## STORED ROWS

════════════════

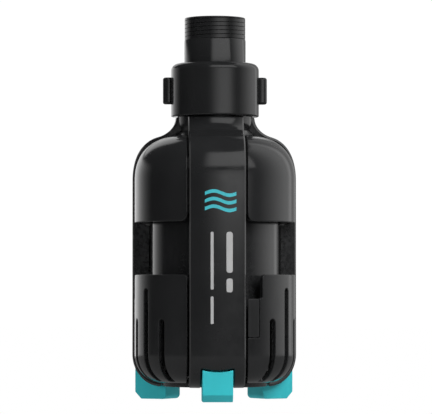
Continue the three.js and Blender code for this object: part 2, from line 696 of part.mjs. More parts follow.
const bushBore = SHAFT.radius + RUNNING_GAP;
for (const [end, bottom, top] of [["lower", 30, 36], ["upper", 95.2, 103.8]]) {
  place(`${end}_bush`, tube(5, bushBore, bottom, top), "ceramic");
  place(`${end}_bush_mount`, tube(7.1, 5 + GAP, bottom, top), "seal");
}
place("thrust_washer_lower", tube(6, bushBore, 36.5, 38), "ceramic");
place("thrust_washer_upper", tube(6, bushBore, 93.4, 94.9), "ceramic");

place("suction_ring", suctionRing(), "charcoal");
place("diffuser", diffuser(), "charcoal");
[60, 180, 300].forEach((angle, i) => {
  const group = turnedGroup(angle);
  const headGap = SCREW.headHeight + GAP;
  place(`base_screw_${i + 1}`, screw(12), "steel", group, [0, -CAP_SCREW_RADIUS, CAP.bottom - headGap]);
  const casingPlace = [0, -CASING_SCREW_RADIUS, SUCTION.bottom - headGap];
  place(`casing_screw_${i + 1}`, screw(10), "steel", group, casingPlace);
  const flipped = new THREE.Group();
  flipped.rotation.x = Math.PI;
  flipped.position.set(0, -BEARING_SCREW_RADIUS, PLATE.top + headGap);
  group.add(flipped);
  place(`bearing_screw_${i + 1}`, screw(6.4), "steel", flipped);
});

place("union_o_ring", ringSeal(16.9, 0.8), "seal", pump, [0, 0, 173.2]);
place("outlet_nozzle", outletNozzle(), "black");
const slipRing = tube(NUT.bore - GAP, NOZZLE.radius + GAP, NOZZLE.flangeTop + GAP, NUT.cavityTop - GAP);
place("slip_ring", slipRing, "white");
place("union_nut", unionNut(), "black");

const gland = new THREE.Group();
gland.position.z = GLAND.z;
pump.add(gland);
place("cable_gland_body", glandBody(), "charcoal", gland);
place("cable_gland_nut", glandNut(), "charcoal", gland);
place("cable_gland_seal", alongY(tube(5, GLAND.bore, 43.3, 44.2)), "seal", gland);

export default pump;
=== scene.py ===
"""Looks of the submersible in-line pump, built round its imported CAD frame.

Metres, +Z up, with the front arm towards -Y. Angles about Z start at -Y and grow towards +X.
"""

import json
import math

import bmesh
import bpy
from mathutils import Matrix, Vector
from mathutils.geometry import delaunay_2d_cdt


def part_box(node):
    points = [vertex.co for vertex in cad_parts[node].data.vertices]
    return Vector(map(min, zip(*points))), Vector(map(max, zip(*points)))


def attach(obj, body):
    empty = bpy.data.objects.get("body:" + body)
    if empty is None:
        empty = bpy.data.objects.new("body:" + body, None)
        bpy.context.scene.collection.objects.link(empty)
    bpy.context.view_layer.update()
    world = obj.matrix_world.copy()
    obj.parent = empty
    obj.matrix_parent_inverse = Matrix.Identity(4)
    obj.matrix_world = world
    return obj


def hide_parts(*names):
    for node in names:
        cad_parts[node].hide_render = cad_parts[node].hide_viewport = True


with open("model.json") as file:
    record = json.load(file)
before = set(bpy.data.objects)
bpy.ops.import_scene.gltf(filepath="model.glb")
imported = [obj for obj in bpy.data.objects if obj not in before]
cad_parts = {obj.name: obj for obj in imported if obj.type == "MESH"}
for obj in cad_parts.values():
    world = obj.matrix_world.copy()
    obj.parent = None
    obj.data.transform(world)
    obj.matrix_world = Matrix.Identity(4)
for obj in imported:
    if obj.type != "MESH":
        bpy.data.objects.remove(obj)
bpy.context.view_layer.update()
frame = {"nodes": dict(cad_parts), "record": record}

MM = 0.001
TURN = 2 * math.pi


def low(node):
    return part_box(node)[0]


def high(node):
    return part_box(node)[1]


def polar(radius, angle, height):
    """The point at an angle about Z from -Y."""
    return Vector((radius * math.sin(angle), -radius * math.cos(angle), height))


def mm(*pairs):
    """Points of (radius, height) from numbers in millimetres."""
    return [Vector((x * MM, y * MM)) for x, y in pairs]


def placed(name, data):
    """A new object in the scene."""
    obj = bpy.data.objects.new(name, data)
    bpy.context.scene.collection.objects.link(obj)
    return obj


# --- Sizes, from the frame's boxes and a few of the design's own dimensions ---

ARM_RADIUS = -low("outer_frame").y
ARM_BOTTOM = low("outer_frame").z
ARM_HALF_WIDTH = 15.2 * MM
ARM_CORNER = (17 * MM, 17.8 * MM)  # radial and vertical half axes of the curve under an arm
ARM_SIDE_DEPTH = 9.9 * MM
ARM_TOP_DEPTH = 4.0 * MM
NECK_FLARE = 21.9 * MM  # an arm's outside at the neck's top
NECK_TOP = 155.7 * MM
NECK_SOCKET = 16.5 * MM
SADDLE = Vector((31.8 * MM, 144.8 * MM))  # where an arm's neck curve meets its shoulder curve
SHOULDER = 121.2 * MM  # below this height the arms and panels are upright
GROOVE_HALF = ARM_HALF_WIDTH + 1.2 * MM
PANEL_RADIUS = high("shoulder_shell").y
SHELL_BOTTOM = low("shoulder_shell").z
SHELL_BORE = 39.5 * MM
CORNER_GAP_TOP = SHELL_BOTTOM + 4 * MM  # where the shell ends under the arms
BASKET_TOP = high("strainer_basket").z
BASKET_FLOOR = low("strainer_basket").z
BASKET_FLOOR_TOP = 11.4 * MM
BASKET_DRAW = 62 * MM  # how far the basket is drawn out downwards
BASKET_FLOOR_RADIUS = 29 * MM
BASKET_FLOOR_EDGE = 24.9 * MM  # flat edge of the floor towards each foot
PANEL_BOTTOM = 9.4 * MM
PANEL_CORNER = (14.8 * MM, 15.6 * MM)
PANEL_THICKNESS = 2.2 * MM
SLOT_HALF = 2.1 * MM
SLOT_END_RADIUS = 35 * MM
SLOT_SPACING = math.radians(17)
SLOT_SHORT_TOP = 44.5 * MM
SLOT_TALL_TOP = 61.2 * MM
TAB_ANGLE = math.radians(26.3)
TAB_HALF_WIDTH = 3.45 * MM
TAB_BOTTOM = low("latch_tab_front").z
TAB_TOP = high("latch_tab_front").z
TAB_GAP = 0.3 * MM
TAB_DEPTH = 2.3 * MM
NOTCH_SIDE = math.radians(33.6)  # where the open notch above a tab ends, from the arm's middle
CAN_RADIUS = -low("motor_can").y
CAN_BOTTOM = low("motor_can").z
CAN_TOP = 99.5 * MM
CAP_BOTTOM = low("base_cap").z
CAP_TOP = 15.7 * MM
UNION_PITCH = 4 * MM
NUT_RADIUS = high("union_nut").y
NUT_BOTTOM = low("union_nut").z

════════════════

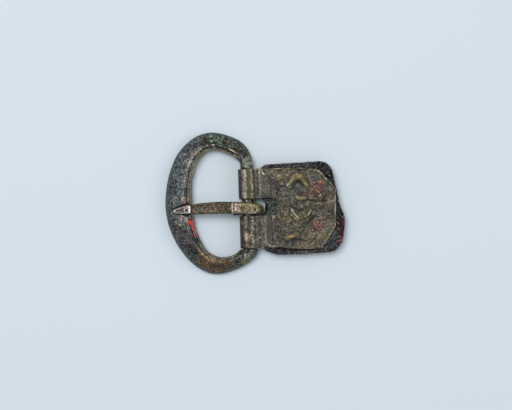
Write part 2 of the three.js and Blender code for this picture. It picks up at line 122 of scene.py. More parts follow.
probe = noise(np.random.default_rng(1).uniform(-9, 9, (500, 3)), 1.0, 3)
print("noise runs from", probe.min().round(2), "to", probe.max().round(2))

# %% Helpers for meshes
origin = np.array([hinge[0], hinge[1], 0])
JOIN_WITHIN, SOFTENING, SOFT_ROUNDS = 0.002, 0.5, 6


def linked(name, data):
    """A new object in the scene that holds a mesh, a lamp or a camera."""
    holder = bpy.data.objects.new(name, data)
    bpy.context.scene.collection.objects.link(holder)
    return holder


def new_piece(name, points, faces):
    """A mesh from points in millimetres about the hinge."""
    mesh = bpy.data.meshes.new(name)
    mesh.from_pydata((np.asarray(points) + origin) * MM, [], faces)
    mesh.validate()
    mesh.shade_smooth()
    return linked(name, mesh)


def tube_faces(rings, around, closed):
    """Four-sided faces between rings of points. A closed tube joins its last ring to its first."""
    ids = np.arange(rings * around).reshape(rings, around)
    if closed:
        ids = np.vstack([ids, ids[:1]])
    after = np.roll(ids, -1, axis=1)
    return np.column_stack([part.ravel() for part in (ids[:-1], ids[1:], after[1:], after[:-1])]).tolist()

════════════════

## TASK INSTRUCTIONS
In the listing above, locate the line containing "[0, 0, 173.2]);" and the line containing "obj.matrix_world = Matrix.Identity(4)". Transcribe those two lines and everything between them, exactly as written.

## THE RESPONSE
place("union_o_ring", ringSeal(16.9, 0.8), "seal", pump, [0, 0, 173.2]);
place("outlet_nozzle", outletNozzle(), "black");
const slipRing = tube(NUT.bore - GAP, NOZZLE.radius + GAP, NOZZLE.flangeTop + GAP, NUT.cavityTop - GAP);
place("slip_ring", slipRing, "white");
place("union_nut", unionNut(), "black");

const gland = new THREE.Group();
gland.position.z = GLAND.z;
pump.add(gland);
place("cable_gland_body", glandBody(), "charcoal", gland);
place("cable_gland_nut", glandNut(), "charcoal", gland);
place("cable_gland_seal", alongY(tube(5, GLAND.bore, 43.3, 44.2)), "seal", gland);

export default pump;
=== scene.py ===
"""Looks of the submersible in-line pump, built round its imported CAD frame.

Metres, +Z up, with the front arm towards -Y. Angles about Z start at -Y and grow towards +X.
"""

import json
import math

import bmesh
import bpy
from mathutils import Matrix, Vector
from mathutils.geometry import delaunay_2d_cdt


def part_box(node):
    points = [vertex.co for vertex in cad_parts[node].data.vertices]
    return Vector(map(min, zip(*points))), Vector(map(max, zip(*points)))


def attach(obj, body):
    empty = bpy.data.objects.get("body:" + body)
    if empty is None:
        empty = bpy.data.objects.new("body:" + body, None)
        bpy.context.scene.collection.objects.link(empty)
    bpy.context.view_layer.update()
    world = obj.matrix_world.copy()
    obj.parent = empty
    obj.matrix_parent_inverse = Matrix.Identity(4)
    obj.matrix_world = world
    return obj


def hide_parts(*names):
    for node in names:
        cad_parts[node].hide_render = cad_parts[node].hide_viewport = True


with open("model.json") as file:
    record = json.load(file)
before = set(bpy.data.objects)
bpy.ops.import_scene.gltf(filepath="model.glb")
imported = [obj for obj in bpy.data.objects if obj not in before]
cad_parts = {obj.name: obj for obj in imported if obj.type == "MESH"}
for obj in cad_parts.values():
    world = obj.matrix_world.copy()
    obj.parent = None
    obj.data.transform(world)
    obj.matrix_world = Matrix.Identity(4)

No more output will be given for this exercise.